> _WORK INSTRUCTIONS_
Your task is to copy the lines between the line containing "Write the Blender Python" and the line containing "pedal-driven rear wheel.", counting both of those lines, and to emit nothing more.

Modeling code records:
******************************
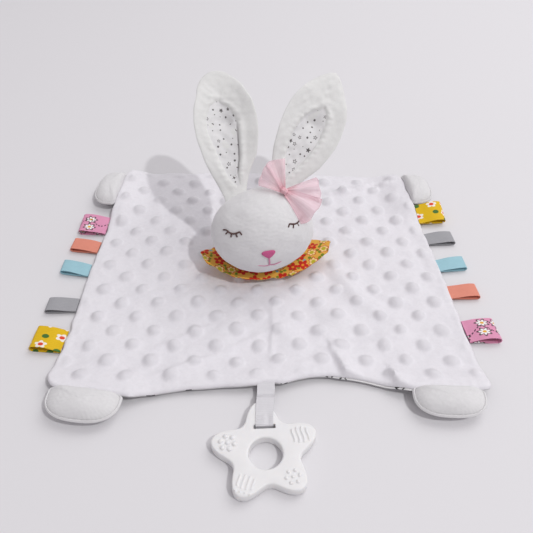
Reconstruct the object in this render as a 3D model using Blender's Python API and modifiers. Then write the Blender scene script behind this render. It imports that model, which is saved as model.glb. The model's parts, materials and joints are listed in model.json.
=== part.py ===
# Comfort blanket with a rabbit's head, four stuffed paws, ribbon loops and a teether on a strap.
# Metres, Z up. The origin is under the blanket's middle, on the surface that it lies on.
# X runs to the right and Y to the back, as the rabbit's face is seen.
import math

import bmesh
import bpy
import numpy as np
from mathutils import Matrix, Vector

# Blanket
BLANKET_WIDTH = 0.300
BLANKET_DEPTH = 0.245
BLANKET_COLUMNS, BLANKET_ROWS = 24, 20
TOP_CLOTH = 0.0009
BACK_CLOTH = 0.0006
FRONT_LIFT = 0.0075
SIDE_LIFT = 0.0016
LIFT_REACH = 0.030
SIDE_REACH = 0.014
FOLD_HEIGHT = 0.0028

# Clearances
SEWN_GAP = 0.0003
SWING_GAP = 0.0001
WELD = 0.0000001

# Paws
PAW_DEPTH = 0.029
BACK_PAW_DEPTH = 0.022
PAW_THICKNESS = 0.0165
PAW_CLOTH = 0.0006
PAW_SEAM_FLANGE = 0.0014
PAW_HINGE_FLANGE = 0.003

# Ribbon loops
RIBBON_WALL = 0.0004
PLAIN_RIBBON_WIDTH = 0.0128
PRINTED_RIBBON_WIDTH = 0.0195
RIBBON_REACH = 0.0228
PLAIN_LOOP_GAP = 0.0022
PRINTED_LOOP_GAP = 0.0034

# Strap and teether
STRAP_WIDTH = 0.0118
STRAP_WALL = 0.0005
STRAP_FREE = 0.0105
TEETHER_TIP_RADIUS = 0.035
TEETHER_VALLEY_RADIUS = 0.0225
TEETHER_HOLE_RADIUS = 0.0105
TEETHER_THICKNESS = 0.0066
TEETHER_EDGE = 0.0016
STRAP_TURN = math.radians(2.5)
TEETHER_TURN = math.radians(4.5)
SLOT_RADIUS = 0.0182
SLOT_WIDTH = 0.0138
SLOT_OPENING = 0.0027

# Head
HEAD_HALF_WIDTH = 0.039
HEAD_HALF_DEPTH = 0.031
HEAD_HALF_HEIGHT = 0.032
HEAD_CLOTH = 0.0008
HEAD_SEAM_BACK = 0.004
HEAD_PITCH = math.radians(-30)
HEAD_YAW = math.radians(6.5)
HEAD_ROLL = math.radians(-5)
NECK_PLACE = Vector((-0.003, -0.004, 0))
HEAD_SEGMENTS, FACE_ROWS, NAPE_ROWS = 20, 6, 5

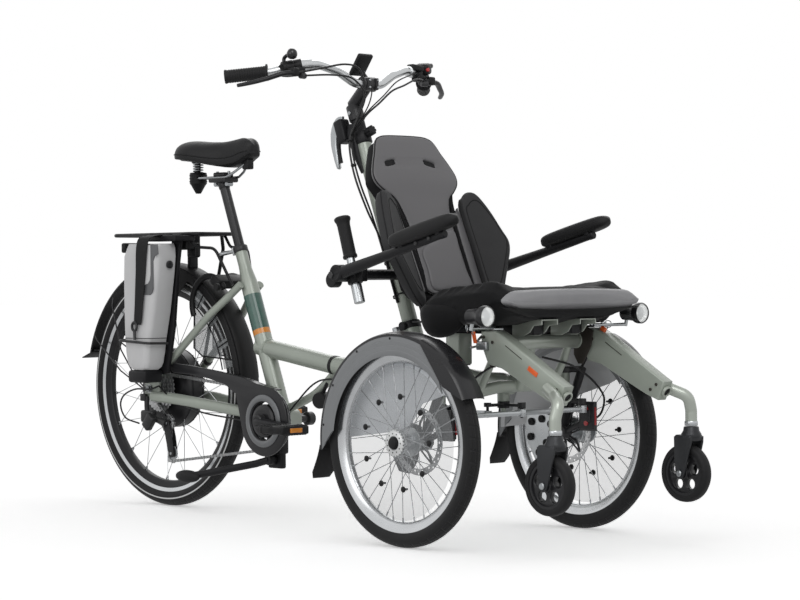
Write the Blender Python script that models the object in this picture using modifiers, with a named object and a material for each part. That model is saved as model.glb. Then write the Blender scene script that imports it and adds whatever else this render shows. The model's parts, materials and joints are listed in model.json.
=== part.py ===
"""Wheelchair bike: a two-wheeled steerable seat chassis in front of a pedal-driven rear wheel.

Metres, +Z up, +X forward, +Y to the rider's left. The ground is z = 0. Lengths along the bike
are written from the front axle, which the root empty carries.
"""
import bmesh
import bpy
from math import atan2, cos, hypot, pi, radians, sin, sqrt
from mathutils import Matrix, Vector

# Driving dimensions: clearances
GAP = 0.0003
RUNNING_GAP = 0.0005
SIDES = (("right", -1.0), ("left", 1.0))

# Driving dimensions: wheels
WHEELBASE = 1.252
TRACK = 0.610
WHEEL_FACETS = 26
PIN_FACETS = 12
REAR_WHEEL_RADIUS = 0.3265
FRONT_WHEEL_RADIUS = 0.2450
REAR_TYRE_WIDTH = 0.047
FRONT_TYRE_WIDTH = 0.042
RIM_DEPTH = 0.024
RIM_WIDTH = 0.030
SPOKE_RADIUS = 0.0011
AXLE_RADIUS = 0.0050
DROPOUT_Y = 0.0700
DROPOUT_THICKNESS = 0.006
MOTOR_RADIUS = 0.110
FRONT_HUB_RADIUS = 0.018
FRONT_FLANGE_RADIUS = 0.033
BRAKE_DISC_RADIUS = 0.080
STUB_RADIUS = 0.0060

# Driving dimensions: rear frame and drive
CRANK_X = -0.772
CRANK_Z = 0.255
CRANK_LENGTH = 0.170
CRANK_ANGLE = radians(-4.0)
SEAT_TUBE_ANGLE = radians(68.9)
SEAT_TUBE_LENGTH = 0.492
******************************
> _OUTPUT_
Write the Blender Python script that models the object in this picture using modifiers, with a named object and a material for each part. That model is saved as model.glb. Then write the Blender scene script that imports it and adds whatever else this render shows. The model's parts, materials and joints are listed in model.json.
=== part.py ===
"""Wheelchair bike: a two-wheeled steerable seat chassis in front of a pedal-driven rear wheel.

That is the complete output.